I am not an expert on US international relations and the way in which this statement from Trump diverges from the previous two statements (Trump 1 and Biden) although there are some notable shifts – not the least being the soft-pedal on Russia and China in the current approach.

While not denying the power in international relations that the US obviously possesses, it has been clear for some time now that the world is shifting away from the US being at the centre.

My understanding of the Israeli behaviour in Gaza, for example, shocking in its extreme, is that it really defied what the US would have preferred and the latter looked like it kept playing catch-up to make it look as though they were in charge.

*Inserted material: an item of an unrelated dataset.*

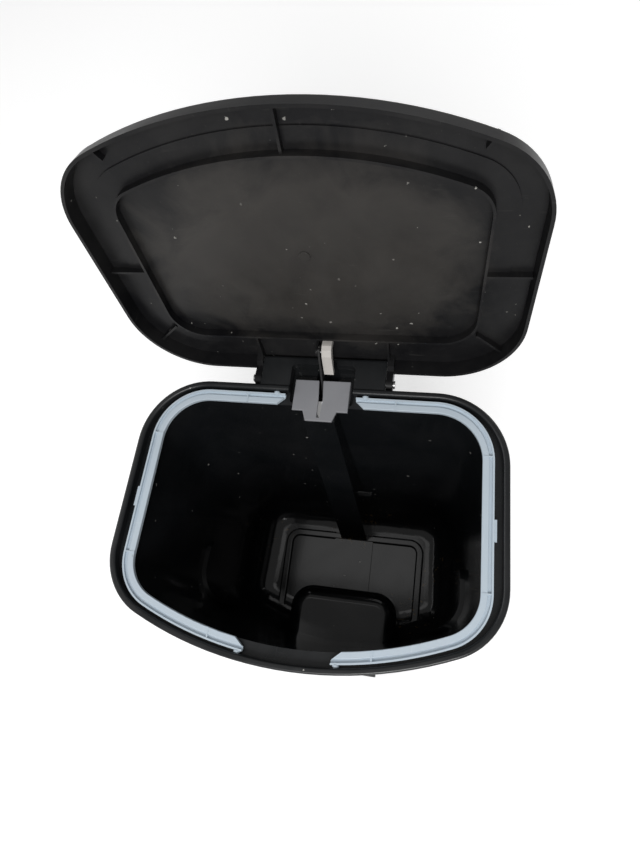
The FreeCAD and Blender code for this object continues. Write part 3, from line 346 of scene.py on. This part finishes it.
cloud = add(
    dust_group,
    "ShaderNodeTexNoise",
    {"Vector": given["Place"], "Scale": 9.0, "Detail": 6.0, "Roughness": 0.65},
)
thick = stretch(dust_group, cloud.outputs[0], 0.42, 0.72)
dust_group.links.new(sums(dust_group, "MULTIPLY", thick, given["Film"]), out["Film"])
print("group:", dust_group.name)

# %% [markdown]
# ## Scuffs
#
# Bags, brushes and fingernails leave short fine lines. Noise that is squeezed hard in one
# direction and stretched in another turns into streaks, and only its highest crests are kept.
# The pattern is turned before it is squeezed, so that the streaks don't follow an axis.

# %% Group: scuffs
scuff_group, given, out = effect_group(
    "scuffs",
    [("Place", "vector", None), ("Amount", "value", 0.5)],
    [("Lines", "value")],
)


def streaks(tree, place, turn, squeeze, scale):
    """Noise turned, then squeezed by a different amount along each axis, with its crests kept."""
    mapped = add(
        tree,
        "ShaderNodeMapping",
        {"Vector": place, "Rotation": turn, "Scale": squeeze},
    )
    noise = add(
        tree, "ShaderNodeTexNoise", {"Vector": mapped.outputs[0], "Scale": scale, "Detail": 2.0}
    )
    return stretch(tree, noise.outputs[0], 0.69, 0.76)


first_lines = streaks(scuff_group, given["Place"], (0.3, 0.5, 0.9), (1.0, 26.0, 1.0), 34.0)
second_lines = streaks(scuff_group, given["Place"], (1.2, 0.1, 2.2), (22.0, 1.0, 22.0), 20.0)
either = sums(scuff_group, "MAXIMUM", first_lines, second_lines)
scuff_group.links.new(
    sums(scuff_group, "MULTIPLY", either, given["Amount"]), out["Lines"]
)
print("group:", scuff_group.name)

# %% [markdown]
# ## Smears
#
# A wiped surface is never evenly shiny. Broad soft noise, bent by more noise, gives the
# patches where a cloth or a hand has been, and it drives roughness more than colour.

# %% Group: smears
smear_group, given, out = effect_group(
    "smears",
    [("Place", "vector", None), ("Per metre", "value", 12.0)],
    [("Patches", "value")],
)
patches = add(
    smear_group,
    "ShaderNodeTexNoise",
    {
        "Vector": given["Place"],
        "Scale": given["Per metre"],
        "Detail": 4.0,
        "Roughness": 0.55,
        "Distortion": 1.4,
    },
)
smear_group.links.new(stretch(smear_group, patches.outputs[0], 0.35, 0.68), out["Patches"])
print("group:", smear_group.name)

# %% [markdown]
# ## Grime that gathers low down
#
# Crumbs and dried splashes collect where the floor of the bin meets its raised frame. The
# group takes a height, fades from full at the floor to nothing a little above it, and breaks
# that up with two sizes of noise, so only a few small patches and crumbs are left.

# %% Group: grime
BIN_FLOOR = 0.026
grime_group, given, out = effect_group(
    "grime",
    [
        ("Place", "vector", None),
        ("Floor height", "value", BIN_FLOOR),
        ("Reach", "value", 0.02),
        ("Amount", "value", 0.5),
    ],
    [("Patches", "value")],
)
axes = add(grime_group, "ShaderNodeSeparateXYZ", {"Vector": given["Place"]})
above_floor = sums(grime_group, "SUBTRACT", axes.outputs[2], given["Floor height"])
fade = sums(
    grime_group,
    "SUBTRACT",
    1.0,
    sums(grime_group, "DIVIDE", above_floor, given["Reach"]),
    clamp=True,
)
crumbs = add(
    grime_group, "ShaderNodeTexNoise", {"Vector": given["Place"], "Scale": 150.0, "Detail": 3.0}
)
spread = add(
    grime_group, "ShaderNodeTexNoise", {"Vector": given["Place"], "Scale": 16.0, "Detail": 1.0}
)
broken = sums(
    grime_group,
    "MULTIPLY",
    stretch(grime_group, crumbs.outputs[0], 0.62, 0.68),
    stretch(grime_group, spread.outputs[0], 0.56, 0.66),
)
grime_group.links.new(
    sums(
        grime_group,
        "MULTIPLY",
        sums(grime_group, "MULTIPLY", broken, fade),
        given["Amount"],
    ),
    out["Patches"],
)
print("group:", grime_group.name)

# %% [markdown]
# ## Haze and a painted highlight in the middle of the lid
#
# The lid's panel is wiped and breathed on, so a thin brownish haze lies on it, while the channel
# round it stays black. The same lighter patch is also a painted highlight, standing in for the
# broad glossy highlight of the light on the middle of the lid. The group measures how far a point
# is from the panel's middle, in units of the panel's own half sizes, and bends that distance with
# noise so that the patch ends in an uneven, cloudy edge.

# %% Group: haze and painted highlight
haze_and_highlight_group, given, out = effect_group(
    "haze_and_highlight",
    [
        ("Place", "vector", None),
        ("Middle", "vector", (0.0, 0.0, 0.0)),
        ("Half sizes", "vector", (1.0, 1.0, 1.0)),
        ("Amount", "value", 0.5),
    ],
    [("Patches", "value")],
)
from_middle = add(
    haze_and_highlight_group, "ShaderNodeVectorMath", {0: given["Place"], 1: given["Middle"]},
    operation="SUBTRACT",
)
in_halves = add(
    haze_and_highlight_group, "ShaderNodeVectorMath", {0: from_middle.outputs[0], 1: given["Half sizes"]},
    operation="DIVIDE",
)
reach = add(haze_and_highlight_group, "ShaderNodeVectorMath", {0: in_halves.outputs[0]}, operation="LENGTH")
clouds = add(
    haze_and_highlight_group,
    "ShaderNodeTexNoise",
    {"Vector": given["Place"], "Scale": 17.0, "Detail": 5.0, "Roughness": 0.6, "Distortion": 0.8},
)
bend = stretch(haze_and_highlight_group, clouds.outputs[0], 0.3, 0.7, -0.22, 0.22)
bent = sums(haze_and_highlight_group, "ADD", reach.outputs["Value"], bend)
patchy = sums(
    haze_and_highlight_group,
    "MULTIPLY",
    stretch(haze_and_highlight_group, bent, 0.72, 1.02, 1.0, 0.0),
    stretch(haze_and_highlight_group, clouds.outputs[0], 0.25, 0.7, 0.55, 1.0),
)
haze_and_highlight_group.links.new(
    sums(haze_and_highlight_group, "MULTIPLY", patchy, given["Amount"]), out["Patches"]
)
print("group:", haze_and_highlight_group.name)

# %% [markdown]
# ## One recipe for all the plastics
#
# Every plastic here is the same idea: a base colour that drifts a little, a roughness that the
# smears and scuffs change, a dust colour laid over both, and grain in a Bump node. So one
# function builds it, and each finish is a short list of numbers.

# %% The plastic recipe
SMEARS_PER_METRE = 12.0
SCUFF_DULLING = 0.2
FILM_DULLING = 0.5


def plastic(
    name,
    colour,
    worn_colour,
    dust_colour=(0.42, 0.41, 0.38, 1),
    rough=(0.3, 0.45),
    drift=0.25,
    pebbles=900.0,
    grain=0.0002,
    swell=0.0006,
    specks=0.15,
    speck_cells=160.0,
    film=0.1,
    scuff=0.4,
    specular=0.5,
):
    """A moulded plastic: colour drift, smears in the gloss, scuffs, dust and moulded grain."""
    material = bpy.data.materials.new(name)
    material.use_nodes = True
    tree = material.node_tree
    shader = tree.nodes["Principled BSDF"]
    place = add(tree, "ShaderNodeTexCoord").outputs["Object"]
    smear = place_group(tree, smear_group, {"Place": place, "Per metre": SMEARS_PER_METRE})
    scuffs = place_group(tree, scuff_group, {"Place": place, "Amount": scuff})
    dust = place_group(
        tree,
        dust_group,
        {
            "Place": place,
            "Cells per metre": speck_cells,
            "Share with specks": specks,
            "Film": film,
        },
    )
    drifting = sums(tree, "MULTIPLY", smear["Patches"], drift)
    base = blend_colour(tree, drifting, colour, worn_colour)
    scuffed = blend_colour(tree, scuffs["Lines"], base, worn_colour)
    filmed = blend_colour(tree, dust["Film"], scuffed, dust_colour)
    dusted = blend_colour(tree, dust["Specks"], filmed, dust_colour)
    tree.links.new(dusted, shader.inputs["Base Color"])
    gloss = stretch(tree, smear["Patches"], 0.0, 1.0, *rough)
    scuff_dull = sums(tree, "MULTIPLY", scuffs["Lines"], SCUFF_DULLING)
    dulled = sums(tree, "ADD", gloss, scuff_dull)
    film_dull = sums(tree, "MULTIPLY", dust["Film"], FILM_DULLING)
    tree.links.new(sums(tree, "ADD", dulled, film_dull), shader.inputs["Roughness"])
    height = place_group(
        tree,
        grain_group,
        {
            "Place": place,
            "Pebbles per metre": pebbles,
            "Pebble height": grain,
            "Swell height": swell,
        },
    )["Height"]
    bump = add(tree, "ShaderNodeBump", {"Height": height, "Distance": 1.0, "Strength": 1.0})
    tree.links.new(bump.outputs[0], shader.inputs["Normal"])
    shader.inputs["Specular IOR Level"].default_value = specular
    return material


# %% Finishes
materials = {
    "black_body": plastic(
        "black_body", (0.006, 0.007, 0.008, 1), (0.02, 0.02, 0.022, 1),
        rough=(0.2, 0.34), grain=0.00002, swell=0.0005, specks=0.05, film=0.012, scuff=0.3,
    ),
    "black_lid": plastic(
        "black_lid", (0.005, 0.005, 0.006, 1), (0.03, 0.029, 0.028, 1),
        rough=(0.3, 0.44), grain=0.00003, swell=0.0004, specks=0.12, film=0.03, scuff=0.45,
        specular=0.18,
    ),
    "black_base": plastic(
        "black_base", (0.012, 0.012, 0.013, 1), (0.035, 0.034, 0.032, 1),
        rough=(0.45, 0.62), grain=0.0001, film=0.06,
    ),
    "ring_plastic": plastic(
        "ring_plastic", (0.50, 0.58, 0.65, 1), (0.62, 0.68, 0.73, 1),
        dust_colour=(0.10, 0.10, 0.10, 1), rough=(0.3, 0.45), grain=0.00002, swell=0.0003,
        specks=0.12, film=0.06, scuff=0.5,
    ),
    "cover_plastic": plastic(
        "cover_plastic", (0.24, 0.243, 0.26, 1), (0.33, 0.33, 0.34, 1),
        dust_colour=(0.28, 0.27, 0.26, 1), rough=(0.38, 0.5), grain=0.00003, film=0.06,
    ),
    "link_plastic": plastic(
        "link_plastic", (0.58, 0.55, 0.52, 1), (0.68, 0.65, 0.60, 1),
        dust_colour=(0.12, 0.11, 0.10, 1), rough=(0.35, 0.5), grain=0.00002, film=0.12,
    ),
    # The push rod's near-black finish is painted shade, so that the cover's slot reads dark.
    "rod_painted_shade": plastic(
        "rod_painted_shade", (0.010, 0.010, 0.011, 1), (0.03, 0.03, 0.03, 1), rough=(0.4, 0.55),
        grain=0.00004, film=0.05,
    ),
    "steel": plastic(
        "steel", (0.42, 0.42, 0.42, 1), (0.30, 0.29, 0.28, 1),
        dust_colour=(0.15, 0.13, 0.11, 1), rough=(0.25, 0.4), grain=0.00001, film=0.05,
    ),
    "foot_rubber": plastic(
        "foot_rubber", (0.02, 0.02, 0.02, 1), (0.05, 0.05, 0.05, 1), rough=(0.7, 0.85),
        grain=0.00005, film=0.2,
    ),
}
materials["steel"].node_tree.nodes["Principled BSDF"].inputs["Metallic"].default_value = 1.0
print("finishes:", sorted(materials))

# %% [markdown]
# ## The body is two finishes in one moulding
#
# The mould's core is polished and its rim is sand-blasted, so the body is mirror-like inside
# and satin from the ledge upwards. Both share one material: the height decides how rough the
# surface is, and the grime group is laid over the colour near the floor.

# %% Body: polish below the ledge, grime on the floor
SATIN_FROM = rim_height - 0.012
SATIN_FADE = 0.004
POLISHED = 0.4
SATIN = 1.35
GRIME_BROWN = (0.16, 0.10, 0.035, 1)
GRIME_AMOUNT = 0.9


def feeding(shader, name):
    """The socket that now feeds one input of the shader."""
    return shader.inputs[name].links[0].from_socket


def polish_and_soil(material):
    """Scales the roughness by POLISHED below SATIN_FROM and by SATIN above it, and lays grime
    on the colour."""
    tree = material.node_tree
    shader = tree.nodes["Principled BSDF"]
    place = add(tree, "ShaderNodeTexCoord").outputs["Object"]
    height = add(tree, "ShaderNodeSeparateXYZ", {"Vector": place}).outputs[2]
    satin = stretch(tree, height, SATIN_FROM, SATIN_FROM + SATIN_FADE, POLISHED, SATIN)
    rough = sums(tree, "MULTIPLY", feeding(shader, "Roughness"), satin)
    tree.links.new(rough, shader.inputs["Roughness"])
    grime = place_group(tree, grime_group, {"Place": place, "Amount": GRIME_AMOUNT})
    soiled = blend_colour(
        tree, grime["Patches"], feeding(shader, "Base Color"), GRIME_BROWN
    )
    tree.links.new(soiled, shader.inputs["Base Color"])


polish_and_soil(materials["black_body"])
print("body polished below", round(SATIN_FROM, 3))

# %% [markdown]
# ## The lid's haze and painted highlight
#
# The lid stands open, so its panel's middle is half way between its low and high corners, and
# the half sizes come from the lid's own box, times a spread for each axis: a little less than
# the lid across and up, and far more than its thickness. The patch goes over the colour as a
# lighter middle, partly real haze and partly a painted highlight, and makes the surface duller
# where it lies.

# %% Lid: haze and painted highlight on the panel
# This colour is lighter than the black lid: it is dusty haze and a painted highlight at once.
HAZE_AND_HIGHLIGHT_COLOUR = (0.085, 0.078, 0.07, 1)
HAZE_AND_HIGHLIGHT_AMOUNT = 0.42
HAZE_DULLING = 0.12
HAZE_AND_HIGHLIGHT_SPREAD = (0.84, 4.0, 0.78)
lid_low, lid_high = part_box("lid_shell")
lid_middle = (lid_low + lid_high) / 2
lid_half = (lid_high - lid_low) / 2
haze_and_highlight_half = [half * spread for half, spread in zip(lid_half, HAZE_AND_HIGHLIGHT_SPREAD)]


def lay_haze_and_highlight(material):
    """Lays the haze and painted highlight over the colour and adds some of it to the roughness.
    """
    tree = material.node_tree
    shader = tree.nodes["Principled BSDF"]
    place = add(tree, "ShaderNodeTexCoord").outputs["Object"]
    haze_and_highlight = place_group(
        tree,
        haze_and_highlight_group,
        {
            "Place": place,
            "Middle": tuple(lid_middle),
            "Half sizes": haze_and_highlight_half,
            "Amount": HAZE_AND_HIGHLIGHT_AMOUNT,
        },
    )
    # The lighter middle painted here is haze and also a painted highlight on the panel.
    hazed_and_highlighted = blend_colour(tree, haze_and_highlight["Patches"], feeding(shader, "Base Color"), HAZE_AND_HIGHLIGHT_COLOUR)
    tree.links.new(hazed_and_highlighted, shader.inputs["Base Color"])
    duller = sums(tree, "MULTIPLY", haze_and_highlight["Patches"], HAZE_DULLING)
    rough = sums(tree, "ADD", feeding(shader, "Roughness"), duller)
    tree.links.new(rough, shader.inputs["Roughness"])


lay_haze_and_highlight(materials["black_lid"])
print("haze round", tuple(round(v, 3) for v in lid_middle))

# %% [markdown]
# ## Dress the CAD nodes
#
# The record says which material slot each node takes its finish from, so the nodes are dressed
# by looking that up rather than by listing them again. The push rod is the exception: it stands
# right behind the cover's slot, where a pale rod would shine through, so it gets a near-black
# finish as painted shade.

# %% Dress the nodes
slot_of_node = {}
for part in frame["record"]["subparts"]:
    slot_of_node[part["node"]] = part["material_slot"]
finish_of_node = {**slot_of_node, "push_rod": "rod_painted_shade"}
for node_name, node in nodes.items():
    node.data.materials.clear()
    node.data.materials.append(materials[finish_of_node[node_name]])
print("dressed:", len(nodes), "nodes")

And the Ukraine debacle – ‘I will solve it in a day’ – has shown that Russia is far from tempered by US interventions and is just doing what it wants at great cost to the people of Ukraine.

But it is the rise of China as an economic power that has really demonstrated how weak the US is becoming.

In another strategy document release recently (December 1, 2025) – ASPI’s Critical Technology Tracker: 2025 updates and 10 new technologies – from the Australian Strategic Policy Institute, which is a Canberra-based institution that specialises in the challenges posed by geopolitical and economic developments in the “Indo-Pacific” region.

Their ‘Critical Technology Tracker compares “74 technologies, giving policymakers, industry and partners the clearest, most current picture of the tech race for strategic advantage.”

ASPI say that:

The tracker measures not a country’s overall strength in critical technologies but its research performance in them.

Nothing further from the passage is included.